The entire policy shift is based on the illusion—in fact, on the lie—that more commerce and access to money and goods will translate to political freedom for the Cuban people. Cuba already enjoys access to commerce, money and goods from other nations, and yet the Cuban people are still not free. They are not free because the regime—just as it does with every aspect of life—manipulates and controls to its own advantage all currency that flows into the island. More economic engagement with the U.S. means that the regime’s grip on power will be strengthened for decades to come—dashing the Cuban people’s hopes for freedom and democracy.
Of course, like all Americans, I am overjoyed for Alan Gross and his family after his release from captivity after five years. This American had been a hostage of the regime, and it was through his imprisonment that the Cuban regime again showed the world its cruel nature.

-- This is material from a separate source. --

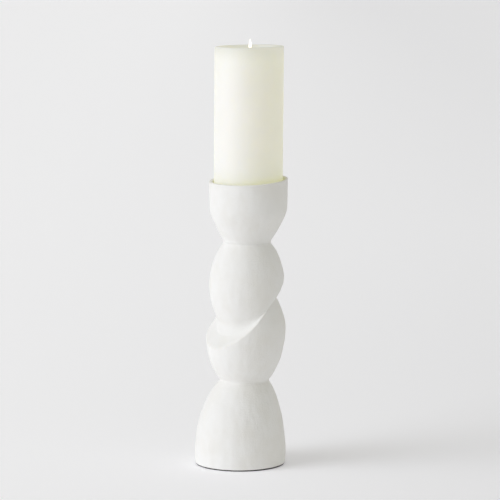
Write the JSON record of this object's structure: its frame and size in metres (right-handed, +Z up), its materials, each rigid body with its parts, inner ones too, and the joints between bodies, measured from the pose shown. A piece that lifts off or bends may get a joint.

But the policy changes announced by President Obama will have far-reaching consequences for the American people. President Obama made it clear that if you take an American hostage and are willing to hold him long enough, you may not only get your own prisoners released from U.S. jails—as three Cuban spies were—you may actually win lasting policy concessions from the U.S. as well. This precedent places a new price on the head of every American, and it gives rogue leaders around the world more clear-cut evidence of this president’s naïveté and his willingness to abandon fundamental principles in a desperate attempt to burnish his legacy. There can be no doubt that the regime in Tehran is watching closely, and it will try to exploit President Obama’s naïveté as the Iranian leaders pursue concessions from the U.S. in their quest to establish themselves as a nuclear power.